Otherwise he passed his stiffest test and now seems primed for the leading junior middleweights.
Hometown hero Robert “The Ghost” Guerrero was unable to give a rousing performance for the fans against Indonesia’s Daud Yordan. An accidental clash of heads opened up a cut above his right eye in the second round that hampered his vision. The bout was declared no contest.
One thing the Indonesian fighter Yordan and the other fighter from that country showed is they can box, but they hold way too much. Both Yordan and Chris John in last week’s fight, love to fire quick combos then grab their opponent.
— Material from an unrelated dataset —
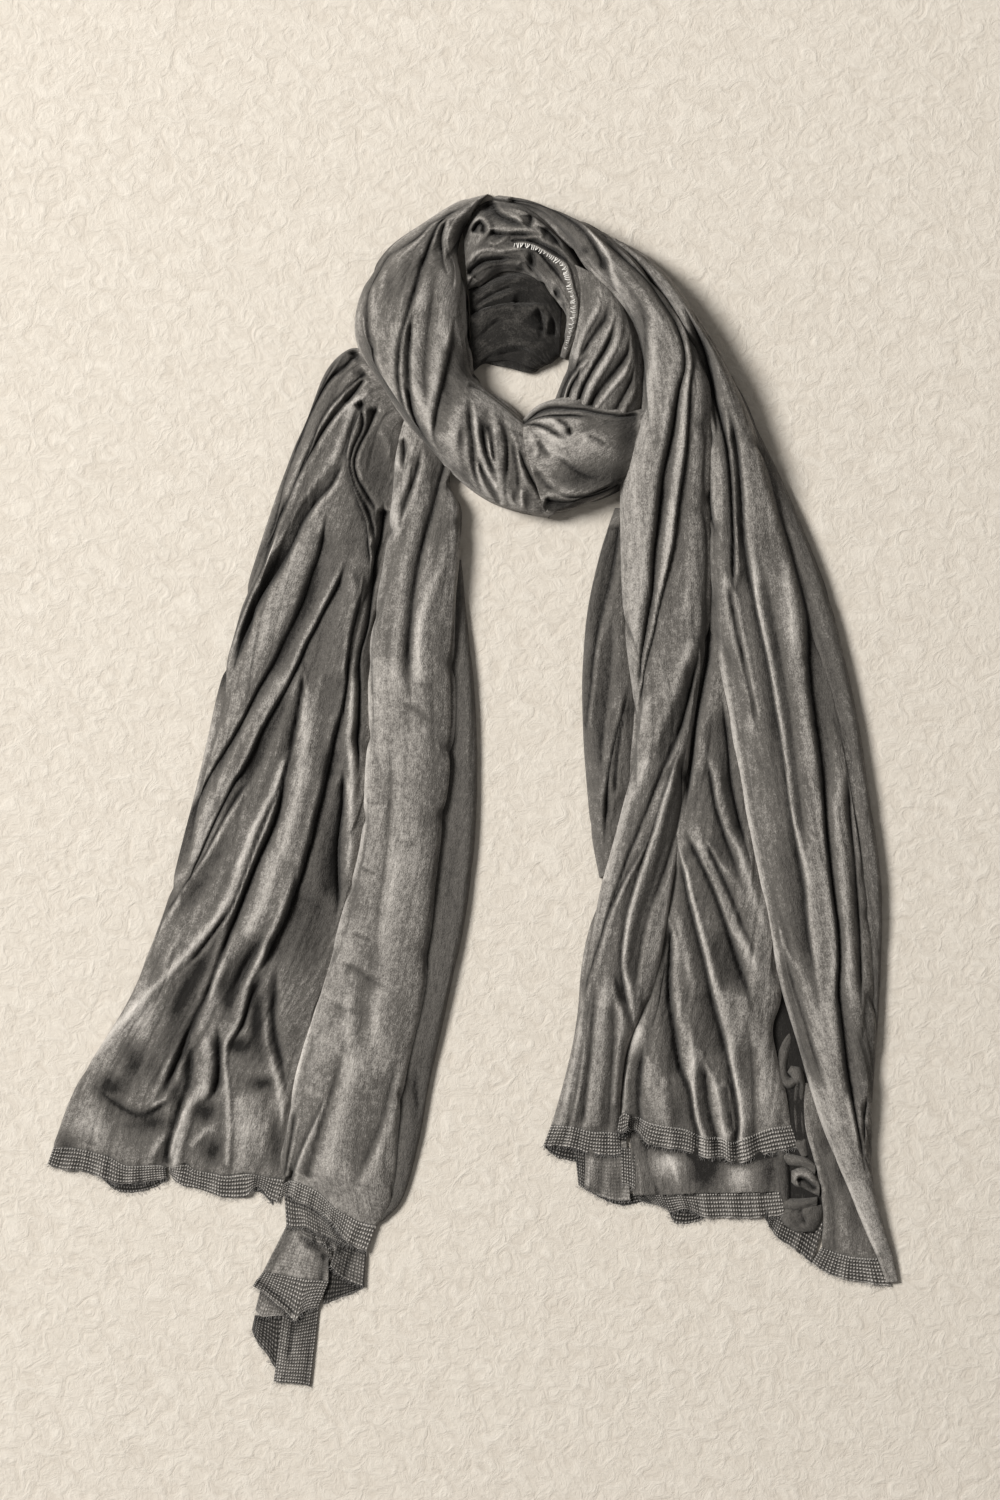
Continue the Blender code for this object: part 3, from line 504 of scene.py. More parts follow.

The referees need to explain that it’s not allowed in boxing. It also slows up any fight and causes cuts like Guerrero suffered. It’s also a tremendous bore for boxing fans.
Paramount, California’s Charles Huerta (9-0, 5 KOs) squeaked by Colombia’s tough Andres Ledesma (15-12-1) by split decision in a featherweight fight.
Salinas, California’s Eloy Perez (13-0-2, 3 KOs) scored a fourth round technical knockout over Arizona’s Gabe Garcia (4-6-1) in a junior lightweight bout.
Orange County’s Luis Ramos (10-0) won by unanimous decision over Nicaragua’s Anthony Martinez (21-29-3) in a junior welterweight contest.
Philadelphia’s Karl Dargan (3-0) scored his first knockout against California’s debuting Sergio Orantes (0-1) in a junior welterweight clash.
San Francisco heavyweight Ashanti Jordan (8-0, 7 KOs) kept his unbeaten record with a third round knockout of Mississippi's William Perryman (10-18).